# BettyR's yellow cake recipe



## anniew (Feb 4, 2012)

Hello,

I was wondering if anyone who uses this recipe could help me with a few questions.
[thread="45372"]Finally That Perfect Homemade Yellow Cake [/thread]
Has anyone tried doubling this? In the above thread, someone said they doubled it and it exploded. I need it for a cake and cupcakes this week so I wanted to give it a try. Also, does anyone use cake flour in this recipe? I like cakes with a finer, tighter crumb.

I am really excited to try it so I would appreciate your help!

Thanks,

Annie


----------



## kaneohegirlinaz (Apr 24, 2011)

Welcome to Chef Talk, AnnieW!

As one of the members who has made BettyR's perfect yellow cake several times as both a two layer cake and as cupcakes

(it makes a three layered cake, and I only have two cake pans and one muffin/cupcake tin, so I poured the batter out that way and they came out just right!),

I would not stray from the recipe. So simple and yet so delicious. 

I would suggest to you that if you need a cake (three tiers) as well as cupcakes (three dozen), I would make up two batches, separately. 

It makes alot of batter, and I know that a double recipe would not fit in my Kitchen Aid 6 quart bowl. 

Aloha!


----------



## anniew (Feb 4, 2012)

Thanks for your reply.  Do you know if the cupcakes rise much?  I have a two tablespoon scoop and I was wondering if these have a good rise/dome when baked as cupcakes.

Thanks again!

Annie


----------



## kaneohegirlinaz (Apr 24, 2011)

Oh man, I had to break out my "granny glasses" to read the size on my scoop. I have an OXO #20 which is 3 tablespoon disher, using a plain ole' muffin/cupcake tin with papers and these cupcakes came out great and tasted fantastic. I'm sure that you already saw everyones photos


----------



## anniew (Feb 4, 2012)

Thanks for your reply.  Those are cute and just in time for Valentine's Day!  Were you able to get two dozen out of one recipe?


----------



## kaneohegirlinaz (Apr 24, 2011)

You'll get three dozen cupcakes from a single batch of this awesome recipe!!


----------



## anniew (Feb 4, 2012)

What!  That is awesome!  It really does make a lot! 

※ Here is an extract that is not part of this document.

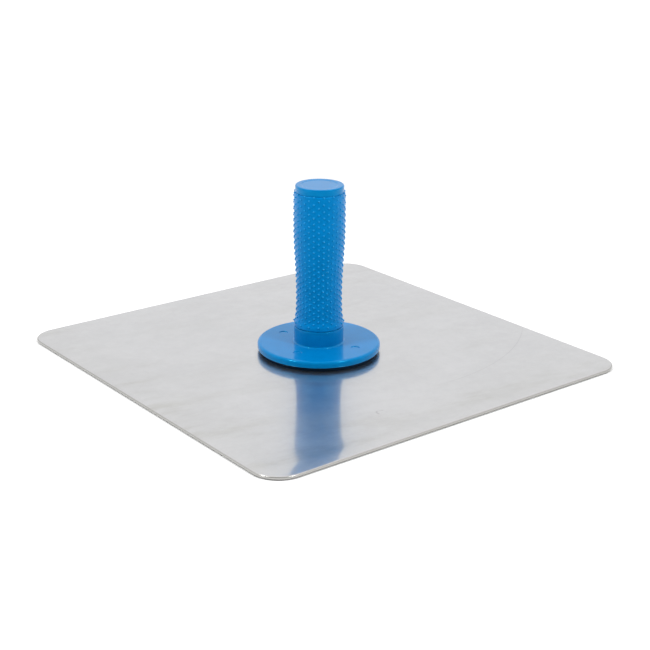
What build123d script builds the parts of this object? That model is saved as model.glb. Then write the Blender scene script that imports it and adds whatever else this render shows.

Thanks again for your help!


----------



## foodnfoto (Jan 1, 2001)

One thing I was wondering about this recipe-

Instead of measuring the milk, then adding oil to reach 1 1/3 cups, could you just use 1 1/3 cups half and half for a nice, rich cake?

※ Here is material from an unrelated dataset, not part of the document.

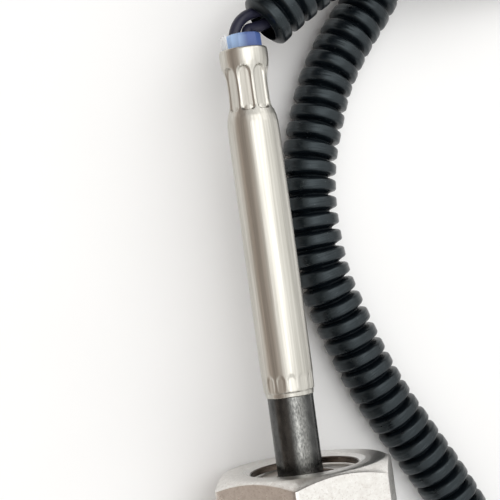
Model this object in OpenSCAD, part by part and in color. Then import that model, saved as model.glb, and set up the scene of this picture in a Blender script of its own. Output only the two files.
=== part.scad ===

It just seems odd to use butter *and* oil and add that awkward step that's easy to forget.

Was wondering, if you could just use egg yolks for a yellower crumb.

Any thoughts?


----------



## kaneohegirlinaz (Apr 24, 2011)

I don't know about omitting the oil, foodnfoto. 

I wasn't the best in Science class in school, and I know that baking is basicly Chemistry, but everytime that I have made a cake using oil, it came out SOOOOO moist with a nice sized crumb. 

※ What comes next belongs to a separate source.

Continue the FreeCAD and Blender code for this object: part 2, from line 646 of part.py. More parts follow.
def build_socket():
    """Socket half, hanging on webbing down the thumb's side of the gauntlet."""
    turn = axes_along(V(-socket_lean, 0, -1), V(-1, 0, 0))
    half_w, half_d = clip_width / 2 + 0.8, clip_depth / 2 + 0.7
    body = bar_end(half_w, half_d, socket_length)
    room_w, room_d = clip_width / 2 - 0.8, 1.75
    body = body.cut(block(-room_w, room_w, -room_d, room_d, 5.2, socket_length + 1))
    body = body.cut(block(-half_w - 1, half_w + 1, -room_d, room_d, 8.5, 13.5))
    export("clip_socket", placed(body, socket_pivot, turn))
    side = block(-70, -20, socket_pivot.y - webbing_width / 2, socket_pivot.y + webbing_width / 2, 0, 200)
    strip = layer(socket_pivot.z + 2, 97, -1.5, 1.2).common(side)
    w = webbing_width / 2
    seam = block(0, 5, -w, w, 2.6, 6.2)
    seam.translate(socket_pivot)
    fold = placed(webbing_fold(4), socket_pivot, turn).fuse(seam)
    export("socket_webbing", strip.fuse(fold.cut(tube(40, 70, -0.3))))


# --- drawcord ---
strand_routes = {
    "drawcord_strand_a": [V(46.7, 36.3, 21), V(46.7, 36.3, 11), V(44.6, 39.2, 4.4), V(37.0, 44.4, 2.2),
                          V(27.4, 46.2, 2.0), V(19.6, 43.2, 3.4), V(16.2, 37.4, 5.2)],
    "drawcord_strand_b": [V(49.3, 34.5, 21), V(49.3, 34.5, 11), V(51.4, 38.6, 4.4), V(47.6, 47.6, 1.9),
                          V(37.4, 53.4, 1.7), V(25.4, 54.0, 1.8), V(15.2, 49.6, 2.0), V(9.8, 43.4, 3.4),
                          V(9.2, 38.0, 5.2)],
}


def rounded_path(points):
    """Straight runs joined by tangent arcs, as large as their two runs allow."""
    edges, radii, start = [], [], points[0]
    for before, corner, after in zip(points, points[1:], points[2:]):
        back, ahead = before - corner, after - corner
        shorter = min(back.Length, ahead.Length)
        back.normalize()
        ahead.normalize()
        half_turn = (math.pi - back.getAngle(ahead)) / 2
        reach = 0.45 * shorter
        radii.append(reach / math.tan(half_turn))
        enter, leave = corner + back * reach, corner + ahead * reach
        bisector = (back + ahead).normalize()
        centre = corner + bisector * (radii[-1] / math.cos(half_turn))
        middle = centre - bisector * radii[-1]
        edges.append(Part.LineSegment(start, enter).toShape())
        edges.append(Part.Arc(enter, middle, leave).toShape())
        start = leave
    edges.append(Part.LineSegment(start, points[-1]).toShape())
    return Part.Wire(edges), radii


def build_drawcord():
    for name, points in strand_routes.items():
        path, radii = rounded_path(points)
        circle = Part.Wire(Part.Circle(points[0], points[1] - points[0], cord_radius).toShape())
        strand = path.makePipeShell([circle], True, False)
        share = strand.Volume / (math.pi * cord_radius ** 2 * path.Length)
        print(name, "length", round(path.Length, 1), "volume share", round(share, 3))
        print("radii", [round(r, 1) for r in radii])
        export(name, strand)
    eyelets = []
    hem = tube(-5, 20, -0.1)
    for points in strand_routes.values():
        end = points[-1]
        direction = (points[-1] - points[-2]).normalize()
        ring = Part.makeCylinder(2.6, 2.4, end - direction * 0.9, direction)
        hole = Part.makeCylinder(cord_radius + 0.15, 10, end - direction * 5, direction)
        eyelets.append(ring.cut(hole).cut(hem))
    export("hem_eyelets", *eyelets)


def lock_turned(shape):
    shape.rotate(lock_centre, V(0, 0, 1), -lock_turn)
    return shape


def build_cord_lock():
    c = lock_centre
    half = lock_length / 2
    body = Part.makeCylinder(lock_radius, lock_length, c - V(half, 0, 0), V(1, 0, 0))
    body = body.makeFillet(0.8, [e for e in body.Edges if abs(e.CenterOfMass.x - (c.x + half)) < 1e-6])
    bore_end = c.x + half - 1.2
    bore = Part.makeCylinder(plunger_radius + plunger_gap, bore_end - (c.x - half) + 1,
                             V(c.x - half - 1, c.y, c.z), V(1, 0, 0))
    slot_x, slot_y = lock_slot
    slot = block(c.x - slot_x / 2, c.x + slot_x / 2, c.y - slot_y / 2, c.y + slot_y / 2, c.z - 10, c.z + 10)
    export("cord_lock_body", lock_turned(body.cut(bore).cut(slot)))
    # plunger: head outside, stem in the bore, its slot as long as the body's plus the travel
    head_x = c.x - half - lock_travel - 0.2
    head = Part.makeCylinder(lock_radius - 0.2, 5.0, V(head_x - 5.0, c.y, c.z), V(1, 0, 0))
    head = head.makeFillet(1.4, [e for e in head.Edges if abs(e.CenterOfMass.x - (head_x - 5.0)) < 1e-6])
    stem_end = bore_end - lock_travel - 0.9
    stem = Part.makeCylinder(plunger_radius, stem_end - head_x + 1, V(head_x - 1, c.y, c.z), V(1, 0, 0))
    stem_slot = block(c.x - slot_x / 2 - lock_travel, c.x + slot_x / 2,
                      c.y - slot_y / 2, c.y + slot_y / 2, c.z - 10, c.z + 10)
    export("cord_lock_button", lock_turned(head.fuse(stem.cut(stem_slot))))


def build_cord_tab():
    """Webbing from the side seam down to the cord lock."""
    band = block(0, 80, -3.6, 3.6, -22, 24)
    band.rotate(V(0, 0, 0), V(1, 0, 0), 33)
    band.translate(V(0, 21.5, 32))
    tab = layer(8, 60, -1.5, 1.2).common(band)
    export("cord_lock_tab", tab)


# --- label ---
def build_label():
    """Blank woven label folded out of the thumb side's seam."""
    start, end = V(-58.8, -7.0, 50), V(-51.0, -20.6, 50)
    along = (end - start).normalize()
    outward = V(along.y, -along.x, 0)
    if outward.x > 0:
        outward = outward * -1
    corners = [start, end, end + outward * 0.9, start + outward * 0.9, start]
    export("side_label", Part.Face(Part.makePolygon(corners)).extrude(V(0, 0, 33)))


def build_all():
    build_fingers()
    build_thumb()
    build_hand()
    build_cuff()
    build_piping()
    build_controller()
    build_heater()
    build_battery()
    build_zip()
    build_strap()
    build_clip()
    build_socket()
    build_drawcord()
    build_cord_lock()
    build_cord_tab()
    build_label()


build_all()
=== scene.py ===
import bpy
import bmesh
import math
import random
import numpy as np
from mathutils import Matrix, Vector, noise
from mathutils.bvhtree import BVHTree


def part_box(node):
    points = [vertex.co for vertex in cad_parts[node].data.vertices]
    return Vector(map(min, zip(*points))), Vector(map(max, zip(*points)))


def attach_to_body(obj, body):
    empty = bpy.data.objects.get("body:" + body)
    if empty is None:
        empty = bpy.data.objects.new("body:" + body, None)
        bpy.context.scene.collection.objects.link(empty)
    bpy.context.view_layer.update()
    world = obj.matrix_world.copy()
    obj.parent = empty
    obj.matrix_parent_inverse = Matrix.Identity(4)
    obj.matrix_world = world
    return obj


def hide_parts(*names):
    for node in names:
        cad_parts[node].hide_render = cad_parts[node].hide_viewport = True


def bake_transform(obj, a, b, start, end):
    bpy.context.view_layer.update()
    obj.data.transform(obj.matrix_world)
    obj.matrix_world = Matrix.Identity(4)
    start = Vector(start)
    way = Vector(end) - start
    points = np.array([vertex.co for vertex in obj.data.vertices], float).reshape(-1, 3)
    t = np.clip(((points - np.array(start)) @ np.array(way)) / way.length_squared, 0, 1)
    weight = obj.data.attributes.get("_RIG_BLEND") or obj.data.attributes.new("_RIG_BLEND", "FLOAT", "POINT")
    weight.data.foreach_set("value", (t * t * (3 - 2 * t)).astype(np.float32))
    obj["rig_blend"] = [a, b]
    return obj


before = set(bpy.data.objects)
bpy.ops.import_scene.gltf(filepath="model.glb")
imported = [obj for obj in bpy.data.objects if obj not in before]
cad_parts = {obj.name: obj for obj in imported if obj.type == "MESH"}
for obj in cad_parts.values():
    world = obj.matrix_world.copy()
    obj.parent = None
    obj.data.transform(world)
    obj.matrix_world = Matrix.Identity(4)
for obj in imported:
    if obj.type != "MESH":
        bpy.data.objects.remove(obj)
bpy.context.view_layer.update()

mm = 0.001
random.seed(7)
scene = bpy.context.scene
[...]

I too thought about using maybe an extra egg yolk for a richer color cake... 

I guess it's just time to make another cake!!!

Valentine's Day is around the corner, I was going to make iced Sugar Cookies, but maybe not!


----------



## anniew (Feb 4, 2012)

Six egg yolks would be the direct replacement for 3 whole eggs.  However, this recipe seems to be relatively low on flour so I would keep at least 1-2 whole eggs in there for the structure. 

I agree, the oil, since it's such a small amount, seems unnecessary.  I think you could also easily replace the milk with half and half.  As a matter of fact, if you read the whole thread I posted, I think on the first page of that thread Betty talks about how she replaced the milk with coffee creamer one day because she didn't have milk.

I am going to make the recipe the first time as listed, which is what I always do.  It will be my "control" recipe.  Then I might start modifying it if I think it needs to be improved.  I did read the whole 9 page thread, and the crumb seems very loose which is why I was asking about the cake flour.  Generally cake recipes which use AP flour have a more open, coarse crumb.

What I find interesting, is that some people say it is light and fluffy like a cake mix, and other people say it's dense and close to a pound cake.  I like a denser cake with a finer crumb, which is how I came across this recipe in the first place.  I think I Googled "dense yellow cake recipe."  I am going to give it a whirl this week.  I am excited!


----------



## siduri (Aug 13, 2006)

If i'm not mistaken, oil cakes are moister, but they taste greasy on the tongue.  I think the small bit of oil adds moistness but it's not enough to lose the buttery flavor and it's not enough to leave the tongue feeling oily. 

In my opinion, for cupcakes you should add a little more flour, like 1/4 cup more, maybe 1/.2 cup. 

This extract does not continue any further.